-- start DATASET ROWS --

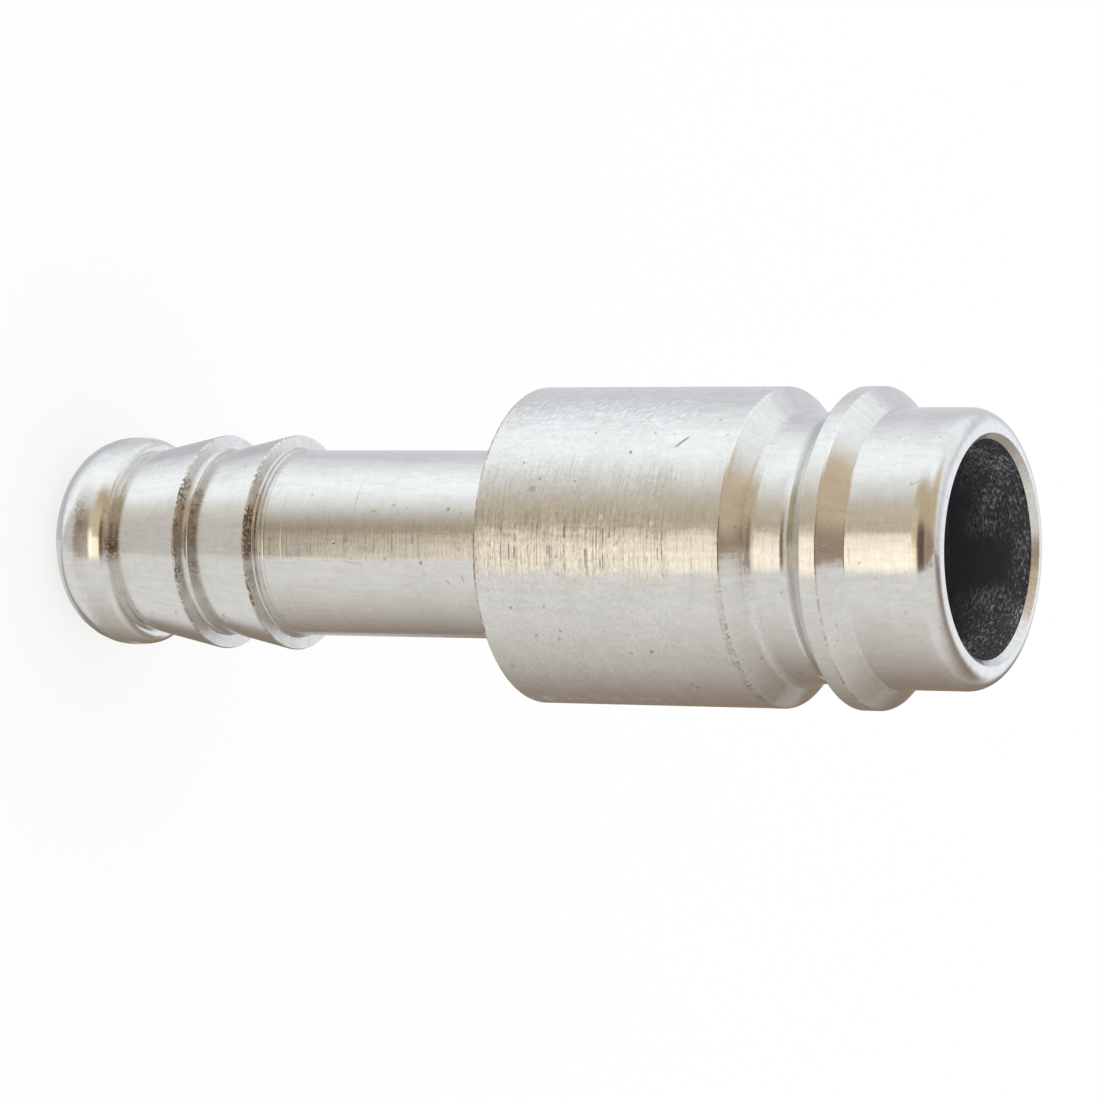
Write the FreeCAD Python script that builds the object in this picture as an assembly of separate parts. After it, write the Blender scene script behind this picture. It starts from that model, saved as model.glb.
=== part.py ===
import FreeCAD, Part
import math
import os

# Hose nipple, turned in one piece from round bar. It stands on the rounded end of its
# hose tail: the origin is the centre of that end, and +Z runs along the axis to the mouth
# of the coupling end. All sizes are in millimetres.

# Bore, wide from the coupling end and narrow through the hose tail
coupling_bore_d = 10.5
coupling_bore_depth = 20.0
hose_bore_d = 6.5
drill_point_angle = 118.0
mouth_chamfer = 0.3

# Rounded head of the hose tail, with the flat ring that it stands on. Its crown falls
# gently behind the crest and then turns down to the first barb.
tip_flat_d = 7.1
head_d = 10.6
head_dome_radius = 2.75
head_crest_length = 0.35
head_crown_radius = 2.6
head_crown_angle = 14.0
head_back_radius = 0.57

# Barbs, each a cone that widens from the tip and ends in a short steep step
barb_count = 2
barb_d = 10.87
barb_root_d = 9.1
first_barb_z = 8.16
barb_pitch = 4.11
barb_step = 0.06
barb_crest_chamfer = 0.05
barb_root_chamfer = 0.25

# Smooth stem that the hose clamp closes on
stem_d = 9.33
stem_length = 14.22
stem_root_chamfer = 0.2

# Body, from its shoulder to the edge of the locking groove
body_d = 15.55
body_length = 13.23
shoulder_chamfer = 0.1

# Locking groove for the coupling's balls, which seat in its wide front foot
groove_d = 13.1
groove_back_flank = 0.97
groove_back_radius = 0.6
groove_floor = 2.12
groove_front_flank = 1.1
groove_front_radius = 1.0
ridge_chamfer = 0.07

# Collar in front of the groove, and its lead-in chamfer
collar_land = 0.87
collar_chamfer = 1.01
collar_foot_chamfer = 0.09

# Nose that the coupling's seal closes on
nose_d = 13.5
nose_length = 4.6
nose_edge_radius = 1.15

# A rounded or chamfered corner takes at most this share of a run that it has to itself
corner_share = 0.96


def point(z, r):
    """A point of the turned outline, at height z and radius r."""
    return FreeCAD.Vector(r, 0, z)


def line(start, end):
    return Part.LineSegment(start, end).toShape()


def arc(start, middle, end):
    return Part.Arc(start, middle, end).toShape()


def sharp(z, r):
    return {"place": point(z, r), "radius": 0, "leg": 0}


def rounded(z, r, radius):
    """A corner with a tangent arc."""
    return {"place": point(z, r), "radius": radius, "leg": 0}


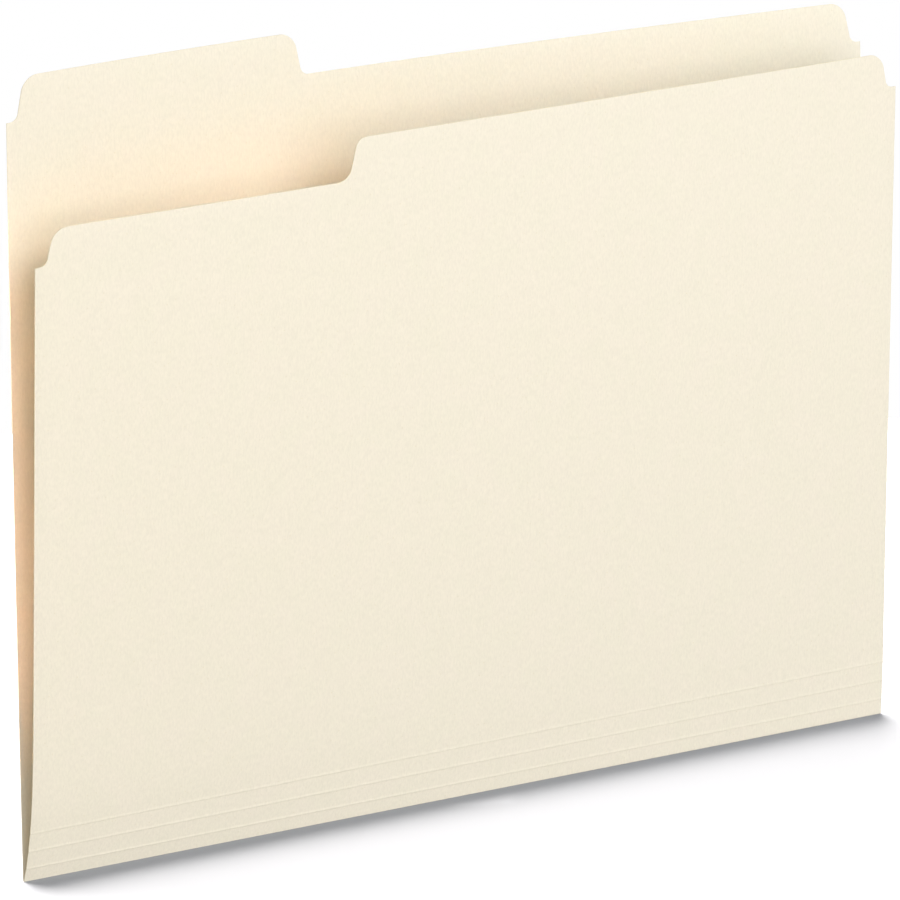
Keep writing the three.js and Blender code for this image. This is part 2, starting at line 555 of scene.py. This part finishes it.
paper_floor = bpy.data.materials.new("white_paper_floor")
paper_floor.use_nodes = True
tree = paper_floor.node_tree

# A cool grey gives a faintly blue shadow, and the floor lamp's warm tint makes the rest white
matt = tree.nodes["Principled BSDF"]
matt.inputs["Base Color"].default_value = linear("#a5a9b2")
matt.inputs["Roughness"].default_value = 1
matt.inputs["Specular IOR Level"].default_value = 0

# The light that the floor throws up on the card, given evenly because the real floor is far larger
floor_light = 0.58
floor_radius = 0.45
bounce = add_node(
    tree, "ShaderNodeEmission", {"Color": linear("#ffffff"), "Strength": floor_light})
seen_or_bounced = add_node(
    tree, "ShaderNodeMixShader",
    i0=camera_ray(tree), i1=bounce.outputs["Emission"], i2=matt.outputs["BSDF"])
tree.links.new(seen_or_bounced.outputs[0], tree.nodes["Material Output"].inputs["Surface"])

bpy.ops.object.select_all(action="DESELECT")
bpy.ops.mesh.primitive_circle_add(
    vertices=96, radius=floor_radius, fill_type="NGON", location=(0, 0, 0))
floor = bpy.context.object
floor.name = "studio_floor"
floor.data.materials.append(paper_floor)
floor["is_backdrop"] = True

world = bpy.data.worlds.new("white_room")
world.use_nodes = True
bpy.context.scene.world = world
tree = world.node_tree
room_light = 0.14
sky = tree.nodes["Background"]
sky.inputs["Color"].default_value = linear("#ffffff")

# Below the horizon the white floor goes on, so the light from there is as strong as the floor's
direction = add_node(tree, "ShaderNodeTexCoord").outputs["Generated"]
upward = add_node(tree, "ShaderNodeSeparateXYZ", Vector=direction)
horizon = add_node(
    tree, "ShaderNodeMapRange",
    {"From Min": -0.03, "From Max": 0.01, "To Min": floor_light, "To Max": room_light},
    Value=upward.outputs["Z"])
level = add_node(tree, "ShaderNodeMapRange", {"To Max": 1.0}, Value=camera_ray(tree))
tree.links.new(horizon.outputs["Result"], level.inputs["To Min"])
tree.links.new(level.outputs["Result"], sky.inputs["Strength"])


def hang_lamp(name, place, aim, width, depth, power, colour="#ffffff", roll=0):
    """A rectangular lamp hung at place and facing aim: metres, watts, and degrees of roll."""
    soft = bpy.data.lights.new(name, "AREA")
    soft.shape = "RECTANGLE"
    soft.size = width
    soft.size_y = depth
    soft.energy = power
    soft.color = linear(colour)[:3]
    lamp = bpy.data.objects.new(name, soft)
    bpy.context.scene.collection.objects.link(lamp)
    facing = (Vector(place) - Vector(aim)).to_track_quat("Z", "Y").to_matrix().to_4x4()
    rolled = Matrix.Rotation(math.radians(roll), 4, "Z")
    lamp.matrix_world = Matrix.Translation(Vector(place)) @ facing @ rolled
    return lamp


# One softbox high in front, one low beside the camera, a small warm one at the left, one behind
folder_middle = (0, 0, 0.11)
hang_lamp("front_softbox", (0.3, -1.5, 1.3), folder_middle, 1.4, 0.7, 16.5)
hang_lamp("camera_softbox", (0.1, -1.25, 0.45), folder_middle, 1.6, 0.7, 6.6)
hang_lamp("left_softbox", (-0.55, -0.5, 0.08), (-0.1, 0, 0.06), 0.3, 0.3, 0.24, "#ffda6a")
hang_lamp("back_softbox", (0, 1.22, 0.55), folder_middle, 1.2, 0.9, 13)

# Three narrow beams that fall on the back panel only: one into the open left end, one beside the
# front's step and one along the front's top edge
inner_face = bpy.data.collections.new("lit_by_reflectors")
inner_face.objects.link(back_panel)
end_beam = hang_lamp(
    "gold_end_reflector", (-0.62, -0.14, 0.125), (-0.149, -0.01, 0.127),
    0.08, 0.15, 0.047, "#ffcba5")
end_beam.data.spread = math.radians(8)
step_beam = hang_lamp(
    "gold_step_reflector", (-0.5, -0.35, 0.42), (-0.038, -0.005, 0.184),
    0.05, 0.03, 0.0012, "#ffb02e")
step_beam.data.spread = math.radians(6)
edge_beam = hang_lamp(
    "cool_edge_reflector", (0.3, -0.7, 0.85), (0.085, 0, 0.2), 0.2, 0.1, 0.021, "#c8e6ff")
edge_beam.data.spread = math.radians(24)
for beam in (end_beam, step_beam, edge_beam):
    beam.light_linking.receiver_collection = inner_face

# The floor's own lamp is shaded by the lowest pieces alone, as the photograph's shadow is narrow
floor_lamp = hang_lamp("floor_lamp", (0, 0.564, 0.637), (0, 0, 0), 1.69, 0.83, 58, "#fff6ea", 34)
lit_floor = bpy.data.collections.new("lit_by_floor_lamp")
lit_floor.objects.link(floor)
floor_lamp.light_linking.receiver_collection = lit_floor
shading_pieces = bpy.data.collections.new("shades_floor_lamp")
for piece in low_pieces:
    shading_pieces.objects.link(piece)
floor_lamp.light_linking.blocker_collection = shading_pieces

# Light is thrown to and fro many times between two pale panels before it fades
bpy.context.scene.cycles.diffuse_bounces = 12
bpy.context.scene.view_settings.view_transform = "Standard"

low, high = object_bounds()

-- end DATASET ROWS --

Every line of the material must be returned exactly as it appears.

- _SOLUTION TO THE EXERCISE_
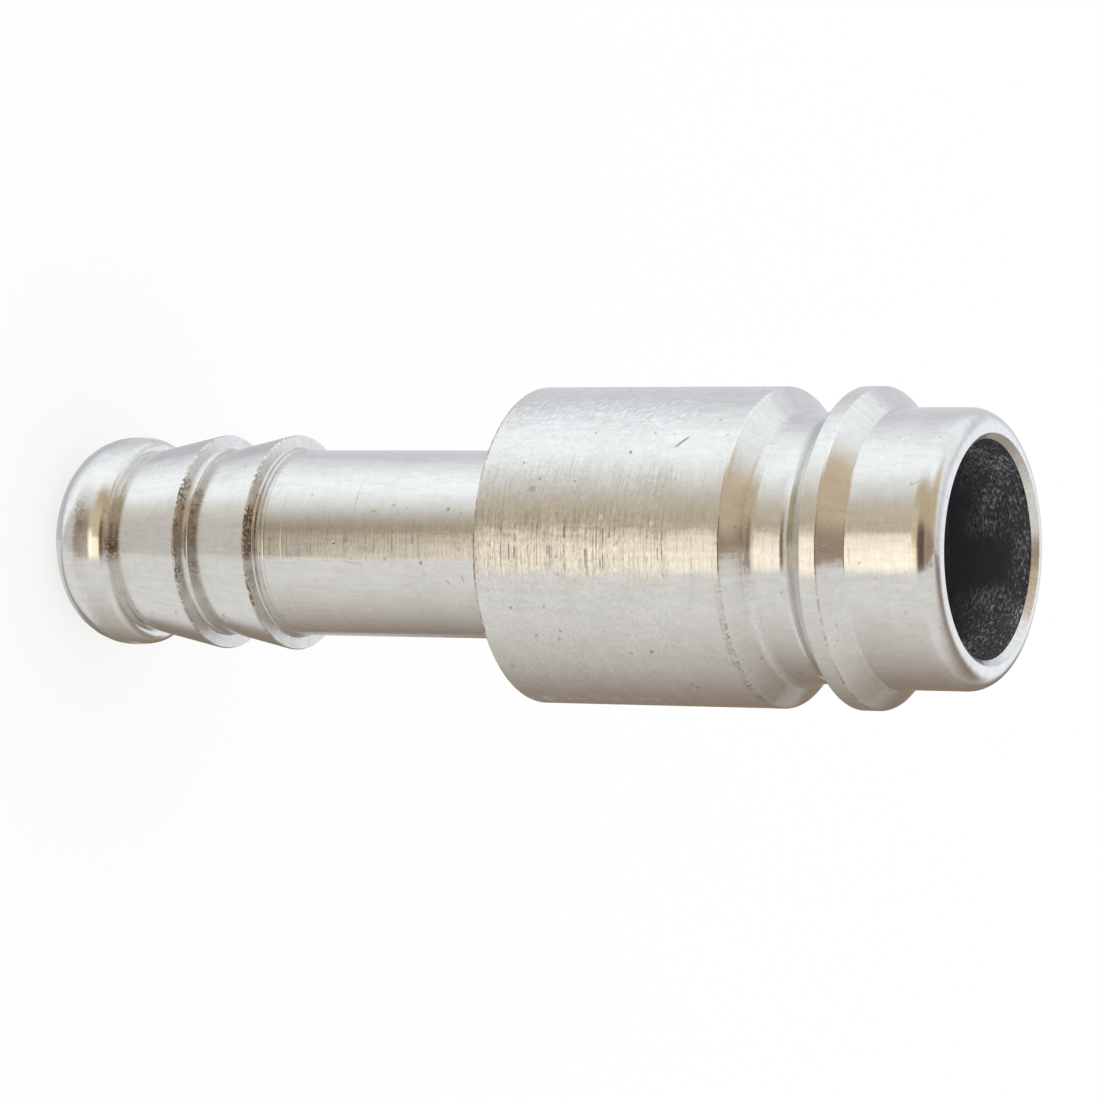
Write the FreeCAD Python script that builds the object in this picture as an assembly of separate parts. After it, write the Blender scene script behind this picture. It starts from that model, saved as model.glb.
=== part.py ===
import FreeCAD, Part
import math
import os

# Hose nipple, turned in one piece from round bar. It stands on the rounded end of its
# hose tail: the origin is the centre of that end, and +Z runs along the axis to the mouth
# of the coupling end. All sizes are in millimetres.

# Bore, wide from the coupling end and narrow through the hose tail
coupling_bore_d = 10.5
coupling_bore_depth = 20.0
hose_bore_d = 6.5
drill_point_angle = 118.0
mouth_chamfer = 0.3

# Rounded head of the hose tail, with the flat ring that it stands on. Its crown falls
# gently behind the crest and then turns down to the first barb.
tip_flat_d = 7.1
head_d = 10.6
head_dome_radius = 2.75
head_crest_length = 0.35
head_crown_radius = 2.6
head_crown_angle = 14.0
head_back_radius = 0.57

# Barbs, each a cone that widens from the tip and ends in a short steep step
barb_count = 2
barb_d = 10.87
barb_root_d = 9.1
first_barb_z = 8.16
barb_pitch = 4.11
barb_step = 0.06
barb_crest_chamfer = 0.05
barb_root_chamfer = 0.25

# Smooth stem that the hose clamp closes on
stem_d = 9.33
stem_length = 14.22
stem_root_chamfer = 0.2

# Body, from its shoulder to the edge of the locking groove
body_d = 15.55
body_length = 13.23
shoulder_chamfer = 0.1

# Locking groove for the coupling's balls, which seat in its wide front foot
groove_d = 13.1
groove_back_flank = 0.97
groove_back_radius = 0.6
groove_floor = 2.12
groove_front_flank = 1.1
groove_front_radius = 1.0
ridge_chamfer = 0.07

# Collar in front of the groove, and its lead-in chamfer
collar_land = 0.87
collar_chamfer = 1.01
collar_foot_chamfer = 0.09

# Nose that the coupling's seal closes on
nose_d = 13.5
nose_length = 4.6
nose_edge_radius = 1.15

# A rounded or chamfered corner takes at most this share of a run that it has to itself
corner_share = 0.96


def point(z, r):
    """A point of the turned outline, at height z and radius r."""
    return FreeCAD.Vector(r, 0, z)


def line(start, end):
    return Part.LineSegment(start, end).toShape()


def arc(start, middle, end):
    return Part.Arc(start, middle, end).toShape()


def sharp(z, r):
    return {"place": point(z, r), "radius": 0, "leg": 0}


def rounded(z, r, radius):
    """A corner with a tangent arc."""
    return {"place": point(z, r), "radius": radius, "leg": 0}


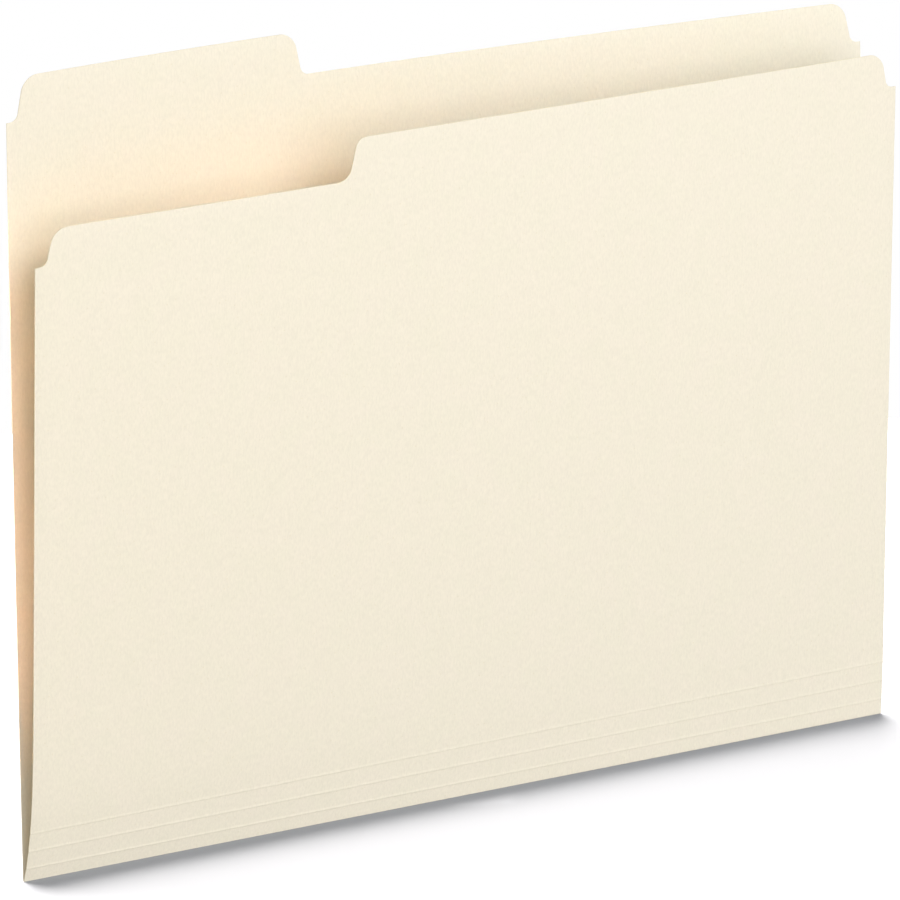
Keep writing the three.js and Blender code for this image. This is part 2, starting at line 555 of scene.py. This part finishes it.
paper_floor = bpy.data.materials.new("white_paper_floor")
paper_floor.use_nodes = True
tree = paper_floor.node_tree

# A cool grey gives a faintly blue shadow, and the floor lamp's warm tint makes the rest white
matt = tree.nodes["Principled BSDF"]
matt.inputs["Base Color"].default_value = linear("#a5a9b2")
matt.inputs["Roughness"].default_value = 1
matt.inputs["Specular IOR Level"].default_value = 0

# The light that the floor throws up on the card, given evenly because the real floor is far larger
floor_light = 0.58
floor_radius = 0.45
bounce = add_node(
    tree, "ShaderNodeEmission", {"Color": linear("#ffffff"), "Strength": floor_light})
seen_or_bounced = add_node(
    tree, "ShaderNodeMixShader",
    i0=camera_ray(tree), i1=bounce.outputs["Emission"], i2=matt.outputs["BSDF"])
tree.links.new(seen_or_bounced.outputs[0], tree.nodes["Material Output"].inputs["Surface"])

bpy.ops.object.select_all(action="DESELECT")
bpy.ops.mesh.primitive_circle_add(
    vertices=96, radius=floor_radius, fill_type="NGON", location=(0, 0, 0))
floor = bpy.context.object
floor.name = "studio_floor"
floor.data.materials.append(paper_floor)
floor["is_backdrop"] = True

world = bpy.data.worlds.new("white_room")
world.use_nodes = True
bpy.context.scene.world = world
tree = world.node_tree
room_light = 0.14
sky = tree.nodes["Background"]
sky.inputs["Color"].default_value = linear("#ffffff")

# Below the horizon the white floor goes on, so the light from there is as strong as the floor's
direction = add_node(tree, "ShaderNodeTexCoord").outputs["Generated"]
upward = add_node(tree, "ShaderNodeSeparateXYZ", Vector=direction)
horizon = add_node(
    tree, "ShaderNodeMapRange",
    {"From Min": -0.03, "From Max": 0.01, "To Min": floor_light, "To Max": room_light},
    Value=upward.outputs["Z"])
level = add_node(tree, "ShaderNodeMapRange", {"To Max": 1.0}, Value=camera_ray(tree))
tree.links.new(horizon.outputs["Result"], level.inputs["To Min"])
tree.links.new(level.outputs["Result"], sky.inputs["Strength"])


def hang_lamp(name, place, aim, width, depth, power, colour="#ffffff", roll=0):
    """A rectangular lamp hung at place and facing aim: metres, watts, and degrees of roll."""
    soft = bpy.data.lights.new(name, "AREA")
    soft.shape = "RECTANGLE"
    soft.size = width
    soft.size_y = depth
    soft.energy = power
    soft.color = linear(colour)[:3]
    lamp = bpy.data.objects.new(name, soft)
    bpy.context.scene.collection.objects.link(lamp)
    facing = (Vector(place) - Vector(aim)).to_track_quat("Z", "Y").to_matrix().to_4x4()
    rolled = Matrix.Rotation(math.radians(roll), 4, "Z")
    lamp.matrix_world = Matrix.Translation(Vector(place)) @ facing @ rolled
    return lamp


# One softbox high in front, one low beside the camera, a small warm one at the left, one behind
folder_middle = (0, 0, 0.11)
hang_lamp("front_softbox", (0.3, -1.5, 1.3), folder_middle, 1.4, 0.7, 16.5)
hang_lamp("camera_softbox", (0.1, -1.25, 0.45), folder_middle, 1.6, 0.7, 6.6)
hang_lamp("left_softbox", (-0.55, -0.5, 0.08), (-0.1, 0, 0.06), 0.3, 0.3, 0.24, "#ffda6a")
hang_lamp("back_softbox", (0, 1.22, 0.55), folder_middle, 1.2, 0.9, 13)

# Three narrow beams that fall on the back panel only: one into the open left end, one beside the
# front's step and one along the front's top edge
inner_face = bpy.data.collections.new("lit_by_reflectors")
inner_face.objects.link(back_panel)
end_beam = hang_lamp(
    "gold_end_reflector", (-0.62, -0.14, 0.125), (-0.149, -0.01, 0.127),
    0.08, 0.15, 0.047, "#ffcba5")
end_beam.data.spread = math.radians(8)
step_beam = hang_lamp(
    "gold_step_reflector", (-0.5, -0.35, 0.42), (-0.038, -0.005, 0.184),
    0.05, 0.03, 0.0012, "#ffb02e")
step_beam.data.spread = math.radians(6)
edge_beam = hang_lamp(
    "cool_edge_reflector", (0.3, -0.7, 0.85), (0.085, 0, 0.2), 0.2, 0.1, 0.021, "#c8e6ff")
edge_beam.data.spread = math.radians(24)
for beam in (end_beam, step_beam, edge_beam):
    beam.light_linking.receiver_collection = inner_face

# The floor's own lamp is shaded by the lowest pieces alone, as the photograph's shadow is narrow
floor_lamp = hang_lamp("floor_lamp", (0, 0.564, 0.637), (0, 0, 0), 1.69, 0.83, 58, "#fff6ea", 34)
lit_floor = bpy.data.collections.new("lit_by_floor_lamp")
lit_floor.objects.link(floor)
floor_lamp.light_linking.receiver_collection = lit_floor
shading_pieces = bpy.data.collections.new("shades_floor_lamp")
for piece in low_pieces:
    shading_pieces.objects.link(piece)
floor_lamp.light_linking.blocker_collection = shading_pieces

# Light is thrown to and fro many times between two pale panels before it fades
bpy.context.scene.cycles.diffuse_bounces = 12
bpy.context.scene.view_settings.view_transform = "Standard"

low, high = object_bounds()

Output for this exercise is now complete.